Reproduce the listing below in its entirety. Change nothing.

+++

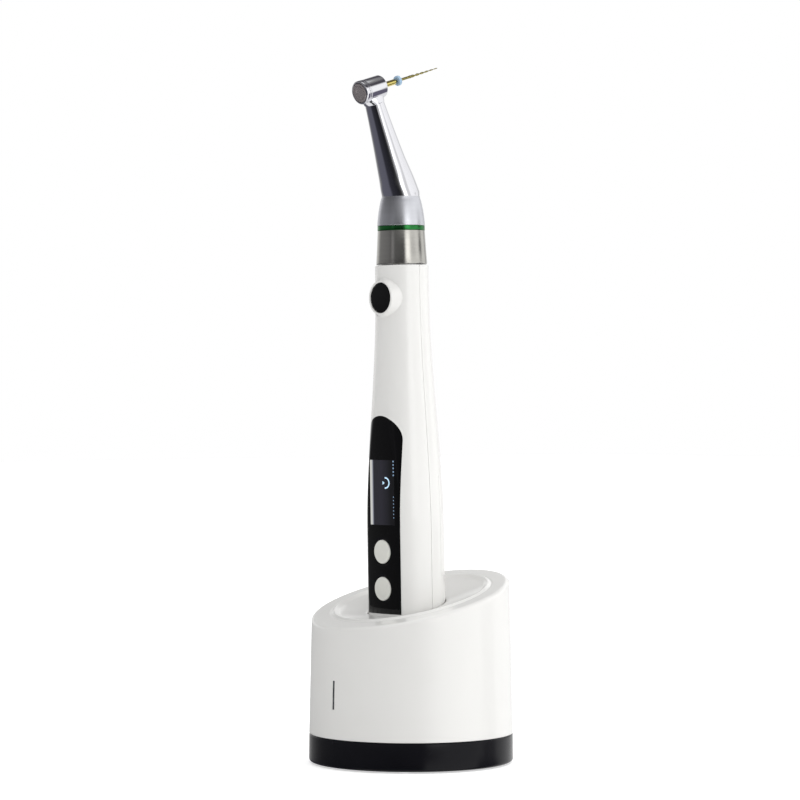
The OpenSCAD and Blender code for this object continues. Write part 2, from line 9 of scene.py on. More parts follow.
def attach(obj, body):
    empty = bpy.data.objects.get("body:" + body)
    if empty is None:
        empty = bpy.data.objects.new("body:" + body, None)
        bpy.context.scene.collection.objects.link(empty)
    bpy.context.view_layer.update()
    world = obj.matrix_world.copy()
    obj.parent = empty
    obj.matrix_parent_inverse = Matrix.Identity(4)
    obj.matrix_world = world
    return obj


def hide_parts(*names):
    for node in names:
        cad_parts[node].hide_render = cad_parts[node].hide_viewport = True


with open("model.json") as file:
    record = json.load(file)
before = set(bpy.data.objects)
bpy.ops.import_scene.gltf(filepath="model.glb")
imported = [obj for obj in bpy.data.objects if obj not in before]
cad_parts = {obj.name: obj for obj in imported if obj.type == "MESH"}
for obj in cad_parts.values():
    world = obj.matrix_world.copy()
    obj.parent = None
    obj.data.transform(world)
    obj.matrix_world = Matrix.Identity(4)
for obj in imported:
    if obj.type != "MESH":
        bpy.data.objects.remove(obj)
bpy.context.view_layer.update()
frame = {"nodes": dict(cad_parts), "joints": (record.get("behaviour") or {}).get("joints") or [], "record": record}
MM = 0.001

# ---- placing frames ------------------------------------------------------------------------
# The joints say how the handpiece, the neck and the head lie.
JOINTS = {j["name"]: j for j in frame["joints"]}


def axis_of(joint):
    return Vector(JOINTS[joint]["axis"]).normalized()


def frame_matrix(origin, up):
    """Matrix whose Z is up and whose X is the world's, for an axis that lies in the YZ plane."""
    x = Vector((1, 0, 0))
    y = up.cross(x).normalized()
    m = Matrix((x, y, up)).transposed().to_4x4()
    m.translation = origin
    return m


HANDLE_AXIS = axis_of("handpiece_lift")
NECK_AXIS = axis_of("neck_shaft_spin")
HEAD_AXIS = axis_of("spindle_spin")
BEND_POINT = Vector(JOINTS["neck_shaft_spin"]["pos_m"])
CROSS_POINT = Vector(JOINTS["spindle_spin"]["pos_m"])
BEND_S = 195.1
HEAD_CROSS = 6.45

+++

WORKED SOLUTION:
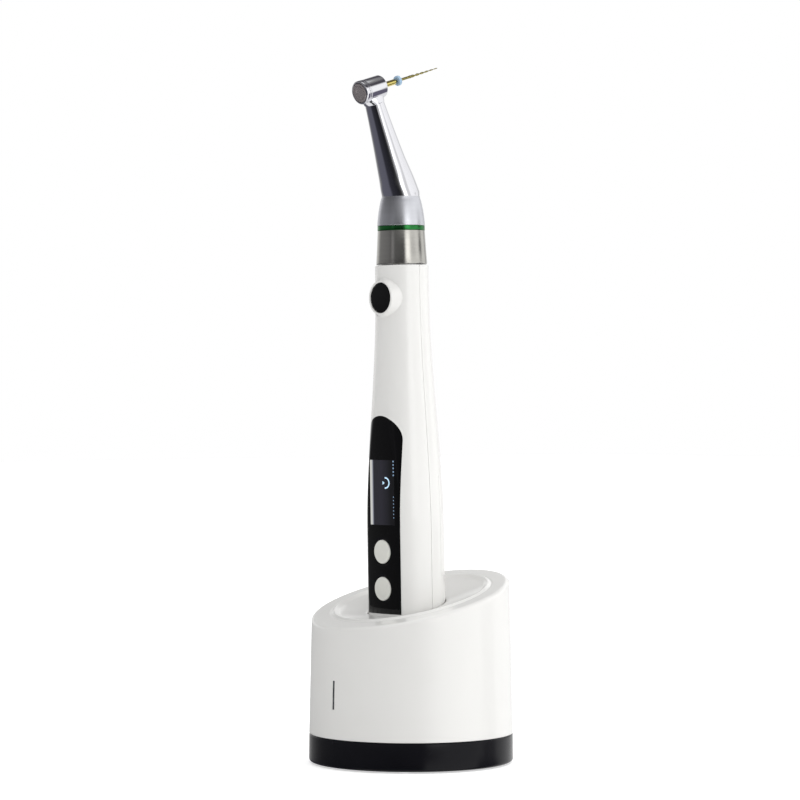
The OpenSCAD and Blender code for this object continues. Write part 2, from line 9 of scene.py on. More parts follow.
def attach(obj, body):
    empty = bpy.data.objects.get("body:" + body)
    if empty is None:
        empty = bpy.data.objects.new("body:" + body, None)
        bpy.context.scene.collection.objects.link(empty)
    bpy.context.view_layer.update()
    world = obj.matrix_world.copy()
    obj.parent = empty
    obj.matrix_parent_inverse = Matrix.Identity(4)
    obj.matrix_world = world
    return obj


def hide_parts(*names):
    for node in names:
        cad_parts[node].hide_render = cad_parts[node].hide_viewport = True


with open("model.json") as file:
    record = json.load(file)
before = set(bpy.data.objects)
bpy.ops.import_scene.gltf(filepath="model.glb")
imported = [obj for obj in bpy.data.objects if obj not in before]
cad_parts = {obj.name: obj for obj in imported if obj.type == "MESH"}
for obj in cad_parts.values():
    world = obj.matrix_world.copy()
    obj.parent = None
    obj.data.transform(world)
    obj.matrix_world = Matrix.Identity(4)
for obj in imported:
    if obj.type != "MESH":
        bpy.data.objects.remove(obj)
bpy.context.view_layer.update()
frame = {"nodes": dict(cad_parts), "joints": (record.get("behaviour") or {}).get("joints") or [], "record": record}
MM = 0.001

# ---- placing frames ------------------------------------------------------------------------
# The joints say how the handpiece, the neck and the head lie.
JOINTS = {j["name"]: j for j in frame["joints"]}


def axis_of(joint):
    return Vector(JOINTS[joint]["axis"]).normalized()


def frame_matrix(origin, up):
    """Matrix whose Z is up and whose X is the world's, for an axis that lies in the YZ plane."""
    x = Vector((1, 0, 0))
    y = up.cross(x).normalized()
    m = Matrix((x, y, up)).transposed().to_4x4()
    m.translation = origin
    return m


HANDLE_AXIS = axis_of("handpiece_lift")
NECK_AXIS = axis_of("neck_shaft_spin")
HEAD_AXIS = axis_of("spindle_spin")
BEND_POINT = Vector(JOINTS["neck_shaft_spin"]["pos_m"])
CROSS_POINT = Vector(JOINTS["spindle_spin"]["pos_m"])
BEND_S = 195.1
HEAD_CROSS = 6.45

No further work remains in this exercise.